Bahkan menurut seorang tabi’in yang hadir takziah saat Ali bin
Al Husain wafat, terungkap pula rahasia amal saleh yang selama hidupnya
dilakukan sang Zainul ‘Abidin tersebut. Ketika jenazah cicit dari Ummul
Mukminin Khadijah binti Khuwailid tersebut dibaringkan dan hendak dimandikan,
nampak sebuah bekas hitam di punggungnya. Mereka para kerabat dan sahabat Ali
pun bertanya-tanya, “Bekas apa ini?”
Seseorang yang hadir pun berkata, “Itu adalah bekas karung-karung gandum yang ia pikul untuk seratus orang penduduk Madinah setiap malam.”
Seseorang yang hadir pun berkata, “Itu adalah bekas karung-karung gandum yang ia pikul untuk seratus orang penduduk Madinah setiap malam.”
Masya Allah, sungguh mulia akhlak Ali bin Al Husain, cucu Ali
bin Abi Thalib dan Fathimah Azzahra. Tak heran jika kemudian penduduk Madinah
sangat menyayanginya. Bukan hanya karena ia adalah keturunan dari Rasulullah,
namun juga karena akhlaknya yang luhur. Ia sangat baik hati sehingga disukai
banyak orang. Ia sangat dermawan hingga semua orang menghormatinya.
Kedermawanan Zainul ‘Abidin pula nampak setiap malam Idul Fitri.
Bukan hanya zakat fitrah yang dikeluarkannya, ia pula membebaskan banyak budak
setiap kali malam takbir. Tak hanya dibebaskan, budak-budak itu juga diberi
bekal uang yang sangat banyak agar dapat memulai hidup baru dan merayakan hari
raya esok hari.
Setiap kali membebaskan budak, Zainul ‘Abidin selalu minta satu
hal, “Hadaplah kiblat dan berdoalah, ‘Ya Allah, ampunilah Ali bin Al Husain’.”
Tentu semua budak yang dibebaskannya dengan senang hati mendoakan sang cicit
Muhammad Rasulullah. Bahkan tanpa diminta pun, mereka bersedia melakukannya.

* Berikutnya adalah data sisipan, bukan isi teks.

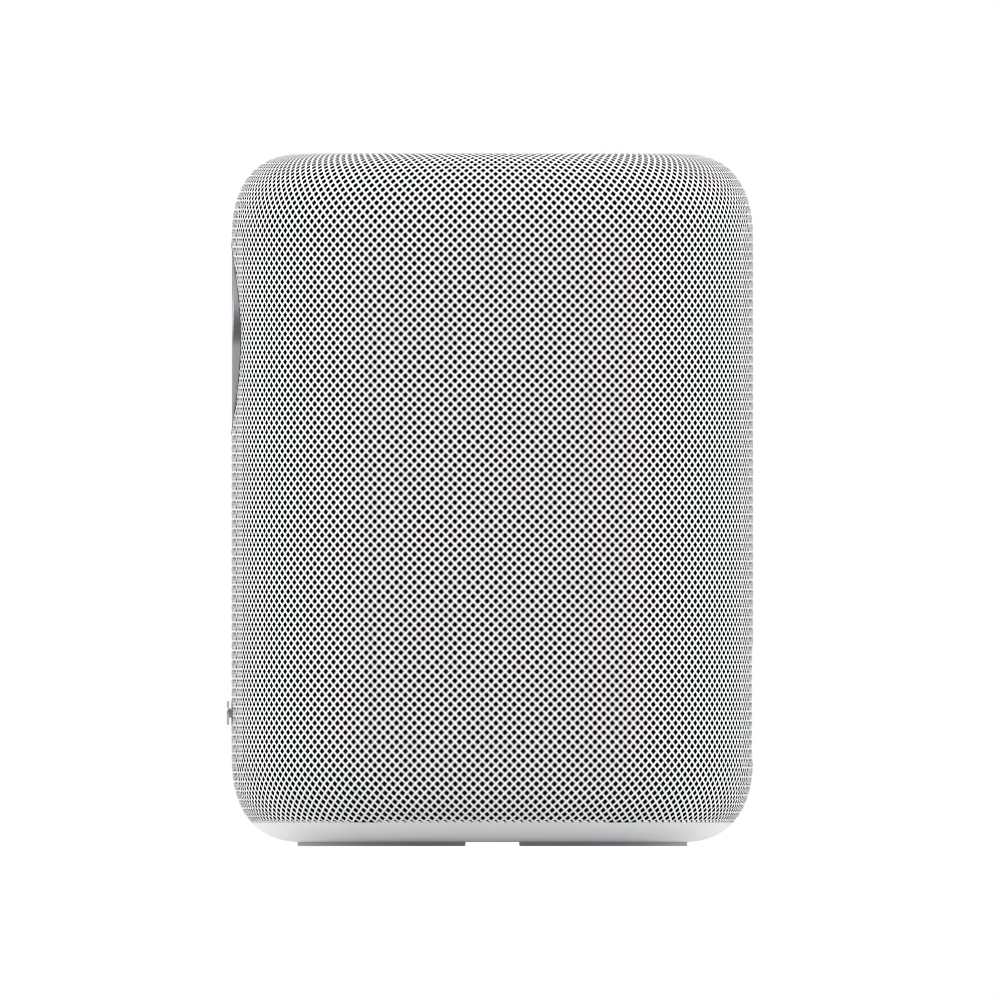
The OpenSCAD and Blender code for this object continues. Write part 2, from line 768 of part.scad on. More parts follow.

Kedermawanan Zainul Abidin sangat terkenal dan menjadi
pembicaraan banyak orang. Sampai-sampai ada seorang penyair masyhur kala itu
yang berkata, “Kedua tangannya ibarat hujan bagi yang memanfaatkannya. Orang
yang tidak mampu senantiasa membutuhkan uluran kedua tangannya.” Semoga Allah
meridhai Ali bin Al Husain bin Ali bin Abi Thalib.